In the last 28 days, that I have returned home, I have argued with my Dad 21 times. He calls them discussions, but we always agree to disagree. Who do we, the millennials, blame for giving us the guts to stand up to our parents and talk at the same level, to disagree to what they say? All I keep hearing is that ‘I never used to talk like that with your grandfather.’ When I go away from home, I fall into this ritual of every-Sunday-Whatsapp-call with the parents. During these calls that usually last 30-40 mins I gossip with my mom about what’s happening with some of the interesting people in our lives and who’s doing what and complain about how I once again messed up cooking a dish she has taught me several times and then with dad it would be a brief conversation to confirm that I am keeping well and I am still thinking on what I would like to do long-term. These Whatsapp calls were brilliant. I miss them. It would give such a sense of relief, that yes, I am not a bad son who does not keep in touch with his parents and that I have the next seven days to just be myself and do whatever I feel like without permission. Why is staying at home with them not the same, despite them giving me all the space that I need, it should feel better than those WhatsApp calls, no?

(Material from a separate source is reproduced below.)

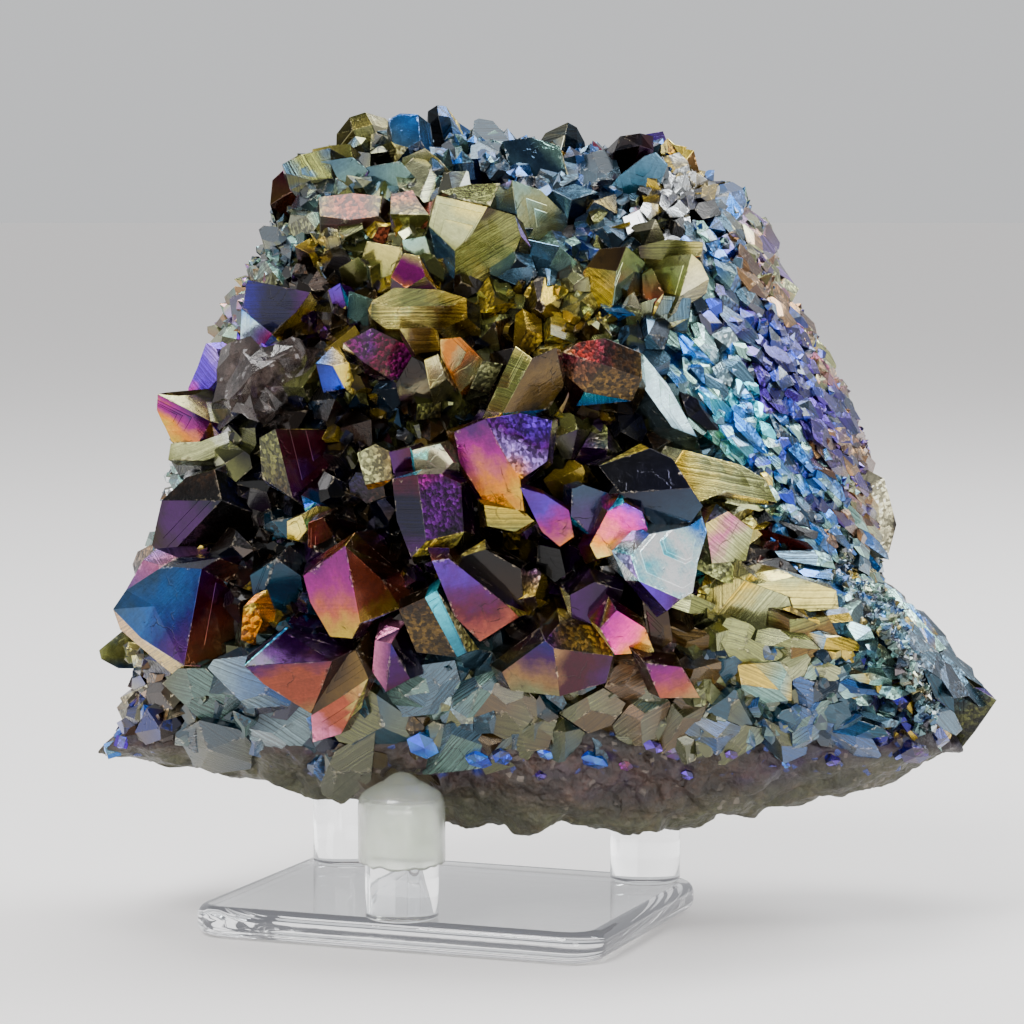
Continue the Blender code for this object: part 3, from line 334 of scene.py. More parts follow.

What’s going to happen next? Where is my next train or flight ticket going to lead me? I have no idea. I am going to soon start sending out emails to people I would like to work with. We will see. Last year, I volunteered for 70% of my working hours and donated 20% of what I earned. I have started reading The Indian Express more than The Times of India because to me the former is more leftist. I do not have an anchor yet, and I am still in deep-sea waiting for the wind to pick up and for my boat to sail again. I know the directions for a few of the shores I would like to touch, and I will navigate to my best ability.